Tried doing any of the above and failed
Or anything else interesting which you want to share, so that other people can think about it, and perhaps be inspired to take action themselves. Try to include enough details so that everyone can use each other’s experiences to learn about what tends to work out, and what doesn’t tend to work out.
Thanks to everyone who contributes!
Over the last week:
Been practicing being much more open and sympathetic with people (especially wife) about emotions. Has had some big gains.
Wife has been using personal TDT on everything and has become much more effective at excercises, food habits, and sequence reading.
Used the “I am a rationalist, I can do X and nothing bad will happen.” thought pattern to motivate myself to try things that I was previously averse to. (mostly gross and/or sexy things)
Been climbing trees at all opportunities (who knew there were so many opportunities for so much fun).
Been practicing being generally excited and high-energy about life. (yeeehaw! high fives all around!)
Dabbled in various day-planning and productivity techniques. Mild gains. Limiting factor seems to be attention span.
Rewarding self for noticing and siezing opportunities to be socially or otherwise courageous.
Being Specific. Holy crap! Once you start noticing this, it is everywhere. Still not super good at automatically being specific, but I’m quite good at noticing unspecific things now.
Had some unfortunate emotional instability over last few days. Was very depressed and useless yesterday. I don’t like being depressed. Also some useless rage. Didn’t break anything or blow up, but can’t do much else when mad. (EDIT: realizing how poor internet text is for conveying emotion. I feel like having a big lesswrong internet hug, but it is hard to communicate this.)
Now if only I can make myself actually work...
Such as...?
(Sorry, it just begged to be said, and no one else took the bait!)
(Surprised it took so long, actually.)
Last weekend, I was arguing with family members about the merits of rationality and decision theory. My uncle kept saying things that were painfully vague and didn’t give me any mental images of what he was saying. I kept telling him to be more specific. I don’t actually remember what was said (probably because it was so vague).

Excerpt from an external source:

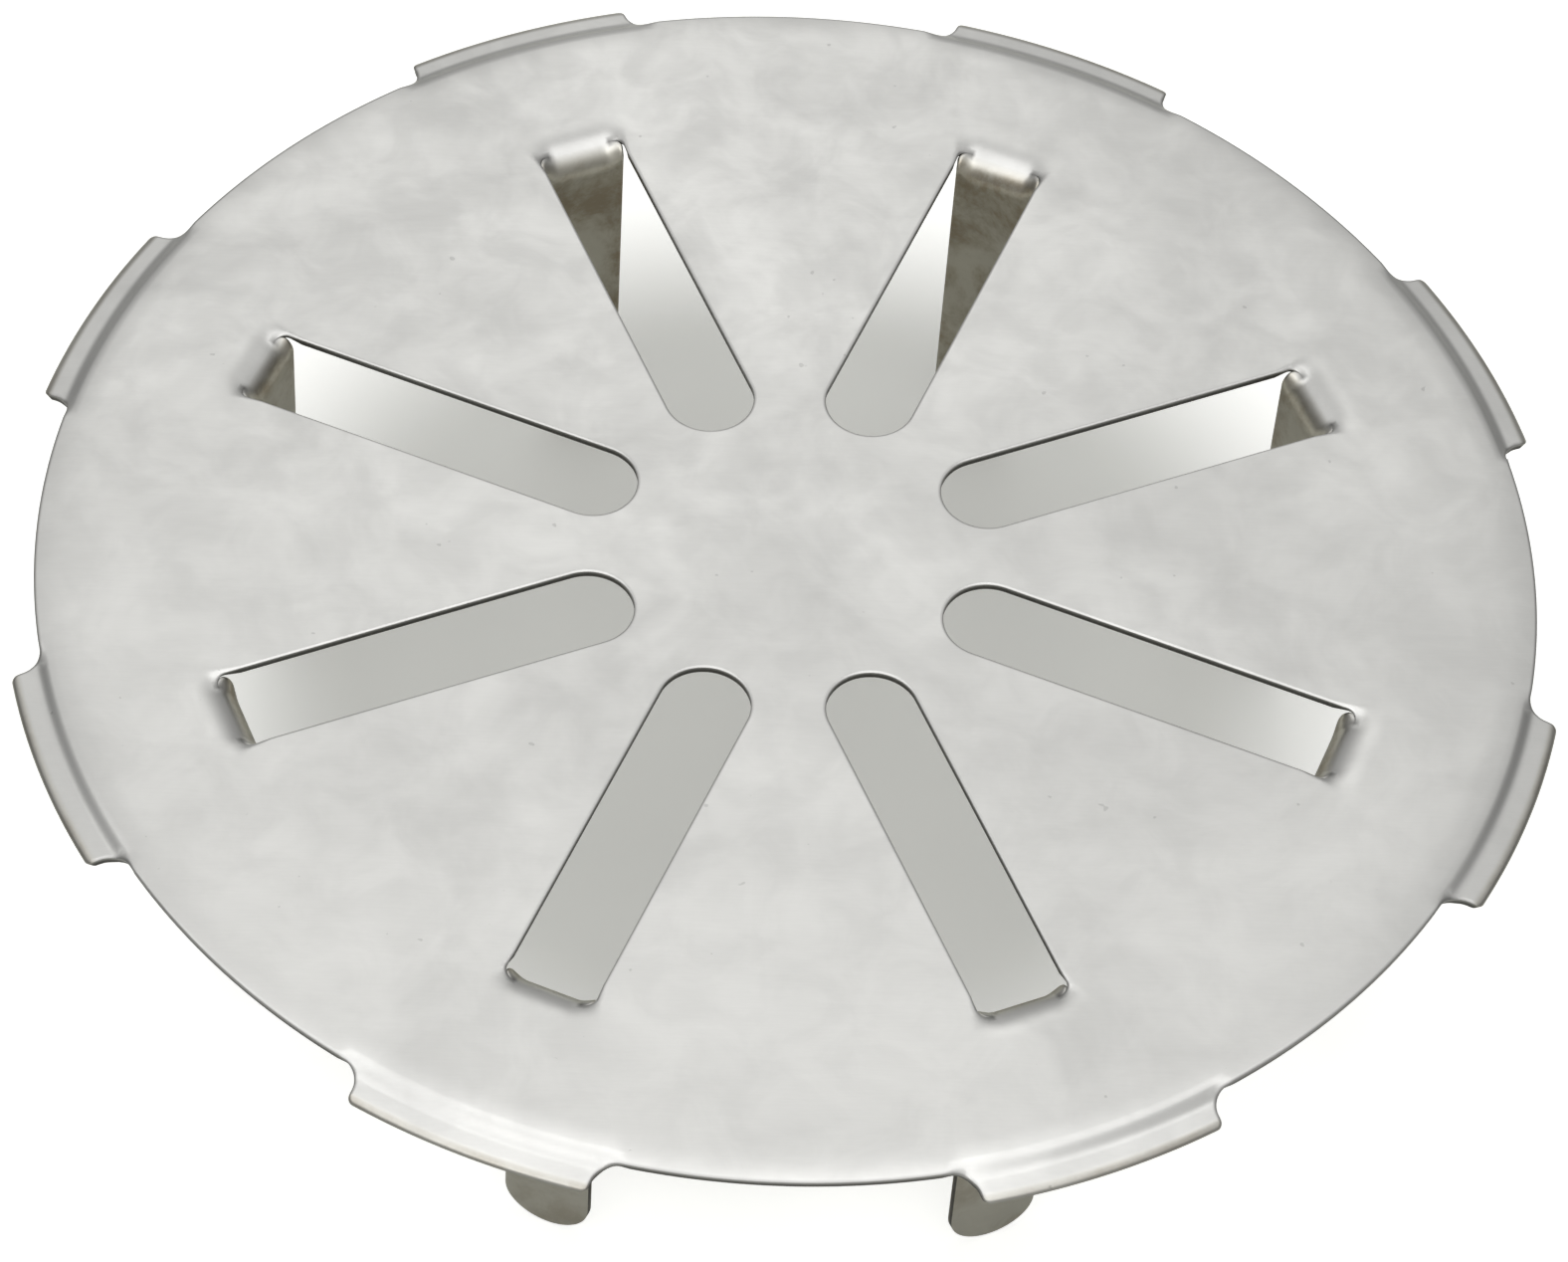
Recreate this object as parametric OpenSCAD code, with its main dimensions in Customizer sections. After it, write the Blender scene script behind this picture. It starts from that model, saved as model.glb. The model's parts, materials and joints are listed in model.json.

I do remember the things my dad said, because he was good at being specific. His objection to decision theory was that it wouldn’t “[take] the road less travelled, and [thereby get] all the difference” (vivid example, quoted from poetry. +5 points, dad). Another example was Shackleton’s antarctic expidition, where he quoted the newspaper ad asking for people to join. I was trying to explain that if it was in fact knowably a good idea to take the road less travelled, an expected utility calculation would capture that and make the right choice, and that decision theory was not a descriptive theory of how people would react to shackleton’s ad. Then out came the vague philosophical objections that I don’t remember. (probably somethign along the lines of outcome trees and numbers not being able to capture some mysterious essence)
So ironically, the only things I can remember are the things that were not painfully vague. I remember saying be specific a lot tho. Sorry.
*hug*
I’m enjoying this sentence enormously. Thank you.
Care to explain?
Nothing deep, just that the sentiment that opportunities to be specific are, in general, everywhere entertained me. It has a sort of superficial pattern-matching to self-contradiction that I enjoy.
Do you notice yourself ever wanting to scream at people to be specific? Also, screaming at people on the Tv to be more specifi happens a lot. I wont even mention listening to politicians......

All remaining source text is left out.